I don't believe there is a single best way to learn photography. I think some will just take to it immediately, some will learn the technical side of things and never take a great photograph as perfect exposure does not always maketh a great photograph, and some others will have an amazing ability to "see" a photograph but won't be able to realise it because of their lack of understanding or appreciation for the technicalities.

One strange thing I am noticing with my own work. I have always always been most fond of Landscape photography - it's what photography meant to me all my life. I was never ever really that interested in portraiture. So how come, my best work these days are all portraits and my worst images are my attempts at landscapes :wacky: What's that about then?!!
 
Me too.



Same here (except that I was ten).



And again - same here.

For the first few years of my camera owning life, it was purely an academic and technical excercise. Only later, when I also got interested in music, did the artistic side come out.



Steve.

cheers
i was in structures...steel concrete and masonry..some piping and petro chem..coal board and shipbuilding..latterly oil rig module design
small world
 
I started in the mid 70's with a duty free Pentax MX and 50mm lens, bought whilst serving in Germany. Learn by trial and error along the way. Camera's lasted in those days! It gave up the ghost after a pretty tough time being dragged round Saudi, Iraq and Kuwait the first Gulf War.
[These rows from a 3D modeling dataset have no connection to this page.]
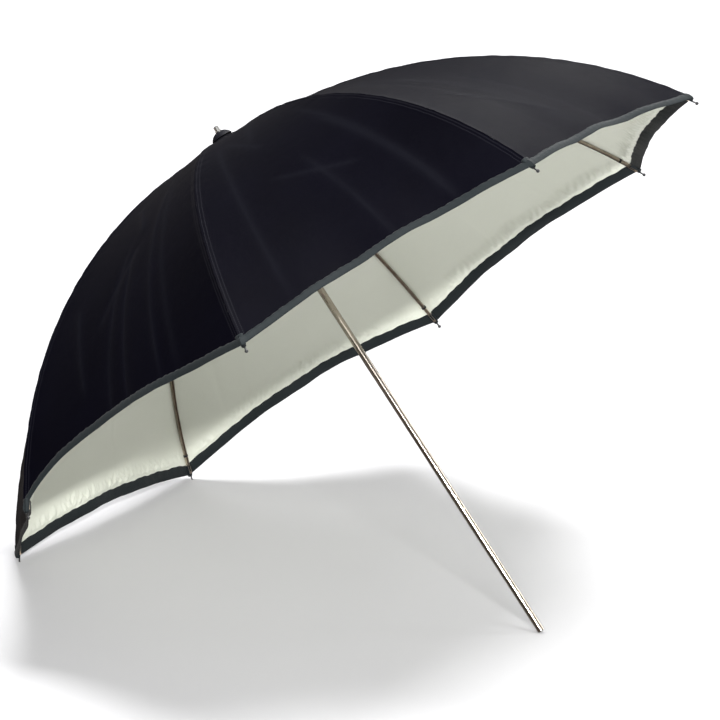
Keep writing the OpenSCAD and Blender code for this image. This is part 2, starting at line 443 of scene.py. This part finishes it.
def node(tree, kind, inputs=None, **settings):
    """Adds a node, sets its properties, and sets or links its inputs."""
    made = tree.nodes.new(kind)
    for key, value in settings.items():
        setattr(made, key, value)
    for key, value in (inputs or {}).items():
        if isinstance(value, bpy.types.NodeSocket):
            tree.links.new(value, made.inputs[key])
        else:
            made.inputs[key].default_value = value
    return made


def noise(tree, vector, scale, detail=3.0, roughness=0.5):
    """A noise pattern over a vector."""
    inputs = {"Vector": vector, "Scale": scale, "Detail": detail, "Roughness": roughness}
    return node(tree, "ShaderNodeTexNoise", inputs).outputs["Fac"]


def colour_between(tree, factor, low, high, start=0.3, end=0.7):
    """A colour ramp from one colour to another."""
    ramp = node(tree, "ShaderNodeValToRGB", {"Fac": factor})
    ramp.color_ramp.elements[0].position = start
    ramp.color_ramp.elements[0].color = (*low, 1)
    ramp.color_ramp.elements[1].position = end
    ramp.color_ramp.elements[1].color = (*high, 1)
    return ramp.outputs["Color"]


def vary_roughness(tree, shader, pattern, low, high):
    """Lets a pattern set the shader's roughness."""
    made = node(tree, "ShaderNodeMapRange", {"Value": pattern, "To Min": low, "To Max": high})
    tree.links.new(made.outputs["Result"], shader.inputs["Roughness"])


def maths(tree, operation, a, b):
    """One arithmetic step."""
    return node(tree, "ShaderNodeMath", {0: a, 1: b}, operation=operation).outputs[0]


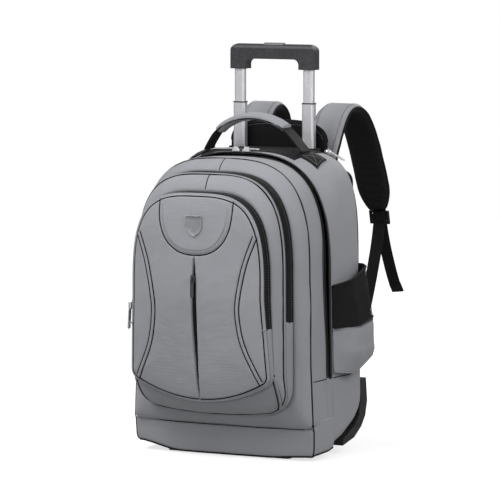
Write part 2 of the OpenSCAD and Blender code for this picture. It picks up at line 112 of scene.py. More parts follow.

First digital was a Minolta 7Hi bridge camera that cost around £1100 at the time. Won a magazine photo contest and spent 4 days at Peak Photo Center with Simon Watkinson. Everyone else had Canon 10d's - real dSLR, felt a bit daft with my bridge camera, but got to play with Simons 1DS. Came home and sold my race rep motorbike and spent the procedes on a new Canon 20d and 17-40L, Manfrotto and flash. Did an NVQ level4 in Digital photography a few years ago, and now have a couple of 5d's (Mk1 & 2) and far too much other stuff.
Still having fun though, and sometimes hanker after an old MX just for a bit of fun.